- Born: Mary Alsop King April 28, 1833 New York City, New York
- Died: June 30, 1923 (aged 90) Paris, France
- Spouse: William Henry Waddington ​ ​(m. 1874; died 1894)​
- Children: 1
- Parent(s): Charles King Henrietta Liston Low
- Relatives: Rufus King (half-brother) Richard Waddington (brother-in-law) James Green Martin (brother-in-law) Rufus King (grandfather) Nicholas Low (grandfather)

= Mary Alsop King Waddington =

American author

Mary Alsop King Waddington (April 28, 1833 - June 30, 1923) was an American author. She particularly wrote about her life as the wife of a French diplomat.

==Early life==
Mary was born in New York City, New York on April 28, 1833, the daughter of Charles King (1789–1867), an American academic, politician, newspaper editor and the ninth president of Columbia College (now Columbia University) and his second wife, Henrietta Liston Low (1799–1882).

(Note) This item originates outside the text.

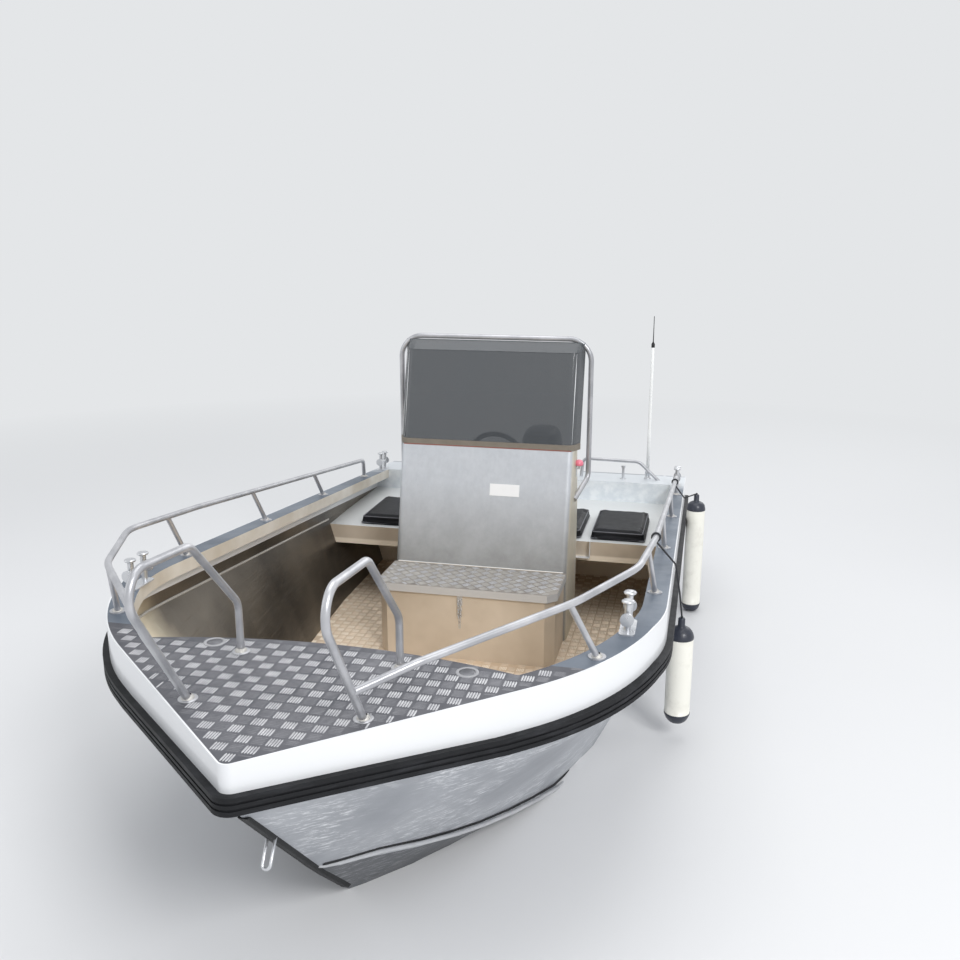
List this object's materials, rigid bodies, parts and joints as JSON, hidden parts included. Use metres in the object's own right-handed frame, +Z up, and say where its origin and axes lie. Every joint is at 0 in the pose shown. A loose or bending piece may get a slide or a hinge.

Her paternal grandfather was U.S. Senator Rufus King (1755–1827), the Federalist candidate for both Vice President (1804 and 1808) and President of the United States (1816). Her maternal grandfather was Nicholas Low (1739–1826), a New York merchant and developer.

==Career==
Mary moved to France with her family in 1871, where she met her eventual husband. During World War I, she helped raise funds for soldiers and refugees.

Mary was the author of Letter of a Diplomat's wife (1902), Italian letters of a Diplomat's wife (1904), Chateau and Country Life in France (1909), My First Years as a Frenchwoman (1914), and My War Diary (1917).

She also wrote magazine articles, including a paper on International Marriages in Scribner's Magazine in October 1907.

==Personal life==
In 1874, she married William Henry Waddington (1826–1894) in Paris. Waddington was a French statesman who became the Prime Minister of France in 1879, and later French Ambassador to the United Kingdom from 1883 to 1893. He was born at Saint-Rémy-sur-Avre in Normandy and was the son of Thomas Waddington, a wealthy cotton manufacturer, and Janet Mackintosh Colin Chisholm. His parents were both naturalized citizens of France, born in England. He was the brother of Richard Waddington, a French legislator and historian, and cousin of Charles Waddington, a French philosopher. They were the parents of one son, Francis Richard Waddington, who married Charlotte Sallandrouze de Lamornaix (b. 1882), the daughter of Admiral Jean-Charles-Alexandre Sallandrouze de Lamornaix and granddaughter of Charles Sallandrouze de Lamornaix, on January 18, 1903, in Paris.

She died on June 30, 1923, in Paris, France.